DATA SEGMENT:

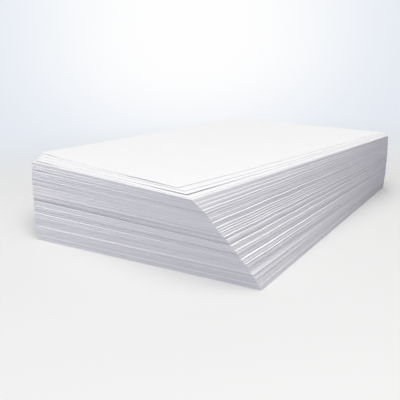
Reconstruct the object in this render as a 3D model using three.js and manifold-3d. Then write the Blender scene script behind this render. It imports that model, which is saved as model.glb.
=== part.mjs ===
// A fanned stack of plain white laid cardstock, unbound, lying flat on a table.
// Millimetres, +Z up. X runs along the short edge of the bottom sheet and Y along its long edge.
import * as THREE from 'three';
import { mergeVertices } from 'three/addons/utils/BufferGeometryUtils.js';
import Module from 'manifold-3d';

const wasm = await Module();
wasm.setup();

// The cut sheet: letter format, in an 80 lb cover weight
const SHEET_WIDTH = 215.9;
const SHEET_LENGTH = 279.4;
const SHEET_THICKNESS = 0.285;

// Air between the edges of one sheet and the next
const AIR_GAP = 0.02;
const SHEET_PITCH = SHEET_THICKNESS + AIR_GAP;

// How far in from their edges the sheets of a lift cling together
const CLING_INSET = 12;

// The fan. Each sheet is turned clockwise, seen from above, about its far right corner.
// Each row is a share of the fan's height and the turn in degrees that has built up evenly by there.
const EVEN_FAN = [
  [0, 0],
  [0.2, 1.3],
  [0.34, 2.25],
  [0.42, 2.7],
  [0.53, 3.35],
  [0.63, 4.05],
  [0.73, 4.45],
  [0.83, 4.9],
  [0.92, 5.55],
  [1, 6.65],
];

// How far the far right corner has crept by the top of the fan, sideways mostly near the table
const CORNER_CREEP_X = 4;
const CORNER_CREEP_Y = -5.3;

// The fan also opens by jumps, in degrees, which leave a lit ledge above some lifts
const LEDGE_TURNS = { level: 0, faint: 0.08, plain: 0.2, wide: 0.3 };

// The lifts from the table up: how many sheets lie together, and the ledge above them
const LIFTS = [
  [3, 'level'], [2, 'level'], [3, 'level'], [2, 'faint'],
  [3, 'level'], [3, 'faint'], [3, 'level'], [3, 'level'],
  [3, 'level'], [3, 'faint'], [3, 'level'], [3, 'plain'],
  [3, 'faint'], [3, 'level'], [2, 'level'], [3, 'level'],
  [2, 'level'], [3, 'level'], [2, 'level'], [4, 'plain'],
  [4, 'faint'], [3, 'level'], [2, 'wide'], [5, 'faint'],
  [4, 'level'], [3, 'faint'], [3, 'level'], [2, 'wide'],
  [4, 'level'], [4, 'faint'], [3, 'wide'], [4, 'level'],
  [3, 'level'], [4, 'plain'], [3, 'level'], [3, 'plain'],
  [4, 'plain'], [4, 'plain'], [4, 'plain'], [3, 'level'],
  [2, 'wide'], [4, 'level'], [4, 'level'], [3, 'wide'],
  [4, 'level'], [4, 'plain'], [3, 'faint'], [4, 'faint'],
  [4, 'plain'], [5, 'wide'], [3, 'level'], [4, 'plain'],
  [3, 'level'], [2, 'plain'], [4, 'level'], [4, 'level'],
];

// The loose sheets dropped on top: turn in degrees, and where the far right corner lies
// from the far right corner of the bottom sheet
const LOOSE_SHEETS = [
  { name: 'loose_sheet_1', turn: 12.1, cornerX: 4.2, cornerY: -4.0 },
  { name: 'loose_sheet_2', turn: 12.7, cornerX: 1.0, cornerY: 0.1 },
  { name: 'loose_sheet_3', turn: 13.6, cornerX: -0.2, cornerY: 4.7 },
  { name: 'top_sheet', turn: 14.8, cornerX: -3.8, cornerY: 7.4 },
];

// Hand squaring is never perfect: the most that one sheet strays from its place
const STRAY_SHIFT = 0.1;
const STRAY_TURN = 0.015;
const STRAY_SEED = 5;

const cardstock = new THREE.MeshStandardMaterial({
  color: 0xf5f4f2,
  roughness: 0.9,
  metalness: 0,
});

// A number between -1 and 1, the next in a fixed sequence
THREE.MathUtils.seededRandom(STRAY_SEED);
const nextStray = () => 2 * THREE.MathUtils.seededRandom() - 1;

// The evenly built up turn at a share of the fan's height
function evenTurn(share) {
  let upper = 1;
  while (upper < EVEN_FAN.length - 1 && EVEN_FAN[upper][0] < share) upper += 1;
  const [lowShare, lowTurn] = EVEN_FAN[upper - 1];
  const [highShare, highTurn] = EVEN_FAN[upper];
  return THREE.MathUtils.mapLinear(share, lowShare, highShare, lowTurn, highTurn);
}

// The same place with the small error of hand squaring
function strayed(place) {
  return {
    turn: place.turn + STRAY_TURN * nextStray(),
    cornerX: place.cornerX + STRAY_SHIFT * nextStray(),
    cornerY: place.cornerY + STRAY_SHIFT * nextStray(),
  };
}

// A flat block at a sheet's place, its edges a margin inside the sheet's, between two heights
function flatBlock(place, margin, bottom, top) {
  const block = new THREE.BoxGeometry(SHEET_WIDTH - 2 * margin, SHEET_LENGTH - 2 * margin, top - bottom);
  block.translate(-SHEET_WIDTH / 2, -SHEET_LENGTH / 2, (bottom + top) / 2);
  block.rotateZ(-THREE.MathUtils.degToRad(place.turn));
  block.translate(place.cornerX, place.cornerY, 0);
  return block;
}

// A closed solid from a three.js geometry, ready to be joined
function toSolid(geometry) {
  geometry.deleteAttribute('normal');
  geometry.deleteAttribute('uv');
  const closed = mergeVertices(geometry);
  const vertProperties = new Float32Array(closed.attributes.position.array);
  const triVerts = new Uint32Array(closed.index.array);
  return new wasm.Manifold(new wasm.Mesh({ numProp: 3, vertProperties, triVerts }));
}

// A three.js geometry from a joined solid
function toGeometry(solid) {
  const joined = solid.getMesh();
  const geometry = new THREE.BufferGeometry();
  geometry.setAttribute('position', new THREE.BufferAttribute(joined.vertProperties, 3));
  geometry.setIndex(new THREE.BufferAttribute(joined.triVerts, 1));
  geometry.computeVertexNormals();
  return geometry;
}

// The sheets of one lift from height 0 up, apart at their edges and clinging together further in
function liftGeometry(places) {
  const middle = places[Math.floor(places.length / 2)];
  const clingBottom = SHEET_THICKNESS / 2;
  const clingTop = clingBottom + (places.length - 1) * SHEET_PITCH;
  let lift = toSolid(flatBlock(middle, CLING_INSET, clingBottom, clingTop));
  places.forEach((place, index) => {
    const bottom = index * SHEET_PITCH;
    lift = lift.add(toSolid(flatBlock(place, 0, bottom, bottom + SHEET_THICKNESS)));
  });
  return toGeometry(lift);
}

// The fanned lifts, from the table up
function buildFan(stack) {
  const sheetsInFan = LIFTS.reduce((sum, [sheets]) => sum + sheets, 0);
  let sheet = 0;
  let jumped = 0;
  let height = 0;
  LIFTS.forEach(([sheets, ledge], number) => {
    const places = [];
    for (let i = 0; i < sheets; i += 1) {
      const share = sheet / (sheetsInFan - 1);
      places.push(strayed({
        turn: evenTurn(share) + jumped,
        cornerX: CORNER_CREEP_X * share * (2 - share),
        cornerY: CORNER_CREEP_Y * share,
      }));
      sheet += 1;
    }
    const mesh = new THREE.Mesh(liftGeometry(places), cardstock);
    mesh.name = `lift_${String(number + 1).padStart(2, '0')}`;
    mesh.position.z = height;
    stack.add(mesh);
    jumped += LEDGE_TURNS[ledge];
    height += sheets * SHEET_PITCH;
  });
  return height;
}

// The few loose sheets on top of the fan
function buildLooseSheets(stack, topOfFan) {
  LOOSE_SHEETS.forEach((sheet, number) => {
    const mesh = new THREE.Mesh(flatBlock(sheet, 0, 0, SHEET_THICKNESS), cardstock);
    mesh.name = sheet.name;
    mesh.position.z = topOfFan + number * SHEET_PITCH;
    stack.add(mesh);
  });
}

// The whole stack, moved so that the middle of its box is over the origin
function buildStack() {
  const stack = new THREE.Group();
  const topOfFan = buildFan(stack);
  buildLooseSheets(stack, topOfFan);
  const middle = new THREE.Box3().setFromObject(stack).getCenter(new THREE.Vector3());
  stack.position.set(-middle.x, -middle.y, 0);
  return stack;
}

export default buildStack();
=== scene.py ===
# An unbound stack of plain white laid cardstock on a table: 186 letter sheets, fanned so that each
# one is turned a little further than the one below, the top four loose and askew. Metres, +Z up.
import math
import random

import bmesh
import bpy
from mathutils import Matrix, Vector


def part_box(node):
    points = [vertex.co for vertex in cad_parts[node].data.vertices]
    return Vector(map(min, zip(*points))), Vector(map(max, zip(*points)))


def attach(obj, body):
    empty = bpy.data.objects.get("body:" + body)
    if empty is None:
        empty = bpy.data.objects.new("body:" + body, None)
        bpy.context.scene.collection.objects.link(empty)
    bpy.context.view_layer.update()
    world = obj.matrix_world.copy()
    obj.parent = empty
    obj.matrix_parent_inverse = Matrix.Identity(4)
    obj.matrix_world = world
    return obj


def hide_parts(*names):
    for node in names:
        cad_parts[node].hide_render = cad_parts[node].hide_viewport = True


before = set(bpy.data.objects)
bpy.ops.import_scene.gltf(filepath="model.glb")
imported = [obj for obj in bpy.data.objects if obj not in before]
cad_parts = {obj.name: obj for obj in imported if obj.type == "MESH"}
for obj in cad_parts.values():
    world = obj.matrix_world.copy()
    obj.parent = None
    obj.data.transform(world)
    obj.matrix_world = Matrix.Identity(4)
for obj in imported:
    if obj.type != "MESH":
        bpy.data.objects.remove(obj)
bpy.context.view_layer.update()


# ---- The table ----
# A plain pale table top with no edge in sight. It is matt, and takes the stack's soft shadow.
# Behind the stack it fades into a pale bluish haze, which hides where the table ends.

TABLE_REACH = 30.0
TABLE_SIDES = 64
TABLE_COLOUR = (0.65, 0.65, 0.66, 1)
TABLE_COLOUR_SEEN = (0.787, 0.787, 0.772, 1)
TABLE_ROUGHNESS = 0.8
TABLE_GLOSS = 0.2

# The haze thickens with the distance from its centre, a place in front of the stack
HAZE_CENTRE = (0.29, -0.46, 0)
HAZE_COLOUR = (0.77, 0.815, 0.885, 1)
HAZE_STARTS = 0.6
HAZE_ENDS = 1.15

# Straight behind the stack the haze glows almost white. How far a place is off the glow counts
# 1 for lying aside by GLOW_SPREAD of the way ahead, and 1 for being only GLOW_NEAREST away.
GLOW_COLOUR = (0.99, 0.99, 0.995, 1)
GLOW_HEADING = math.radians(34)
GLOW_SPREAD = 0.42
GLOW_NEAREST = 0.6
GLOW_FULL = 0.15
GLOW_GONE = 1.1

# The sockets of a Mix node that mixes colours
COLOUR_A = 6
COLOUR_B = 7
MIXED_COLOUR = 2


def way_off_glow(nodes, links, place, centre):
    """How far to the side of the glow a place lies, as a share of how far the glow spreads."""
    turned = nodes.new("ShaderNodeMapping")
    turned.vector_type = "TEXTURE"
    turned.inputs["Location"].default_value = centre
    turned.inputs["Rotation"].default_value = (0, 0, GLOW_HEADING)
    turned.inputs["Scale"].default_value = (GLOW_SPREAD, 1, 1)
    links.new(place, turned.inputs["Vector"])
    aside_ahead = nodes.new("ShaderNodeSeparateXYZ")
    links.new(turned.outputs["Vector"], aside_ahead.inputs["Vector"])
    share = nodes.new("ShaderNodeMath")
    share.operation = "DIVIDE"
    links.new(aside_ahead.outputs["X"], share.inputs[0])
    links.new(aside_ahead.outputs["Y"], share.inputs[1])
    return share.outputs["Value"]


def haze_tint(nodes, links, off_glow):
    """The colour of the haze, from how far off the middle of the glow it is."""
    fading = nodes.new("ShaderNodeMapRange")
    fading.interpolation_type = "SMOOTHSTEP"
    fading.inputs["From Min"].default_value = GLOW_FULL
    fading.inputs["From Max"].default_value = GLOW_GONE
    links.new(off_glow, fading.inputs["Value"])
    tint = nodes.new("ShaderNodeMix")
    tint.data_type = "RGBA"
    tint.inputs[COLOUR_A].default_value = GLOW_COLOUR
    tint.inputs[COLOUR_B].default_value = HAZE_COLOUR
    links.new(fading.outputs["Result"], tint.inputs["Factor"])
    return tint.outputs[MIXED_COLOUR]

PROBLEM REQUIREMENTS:
Within the material above, transcribe exactly the lines that run from the line holding "over the origin" through the line holding "cad_parts[node].hide_render = cad_parts[node].hide_viewport".

RESULT OF THE EXERCISE:
// The whole stack, moved so that the middle of its box is over the origin
function buildStack() {
  const stack = new THREE.Group();
  const topOfFan = buildFan(stack);
  buildLooseSheets(stack, topOfFan);
  const middle = new THREE.Box3().setFromObject(stack).getCenter(new THREE.Vector3());
  stack.position.set(-middle.x, -middle.y, 0);
  return stack;
}

export default buildStack();
=== scene.py ===
# An unbound stack of plain white laid cardstock on a table: 186 letter sheets, fanned so that each
# one is turned a little further than the one below, the top four loose and askew. Metres, +Z up.
import math
import random

import bmesh
import bpy
from mathutils import Matrix, Vector


def part_box(node):
    points = [vertex.co for vertex in cad_parts[node].data.vertices]
    return Vector(map(min, zip(*points))), Vector(map(max, zip(*points)))


def attach(obj, body):
    empty = bpy.data.objects.get("body:" + body)
    if empty is None:
        empty = bpy.data.objects.new("body:" + body, None)
        bpy.context.scene.collection.objects.link(empty)
    bpy.context.view_layer.update()
    world = obj.matrix_world.copy()
    obj.parent = empty
    obj.matrix_parent_inverse = Matrix.Identity(4)
    obj.matrix_world = world
    return obj


def hide_parts(*names):
    for node in names:
        cad_parts[node].hide_render = cad_parts[node].hide_viewport = True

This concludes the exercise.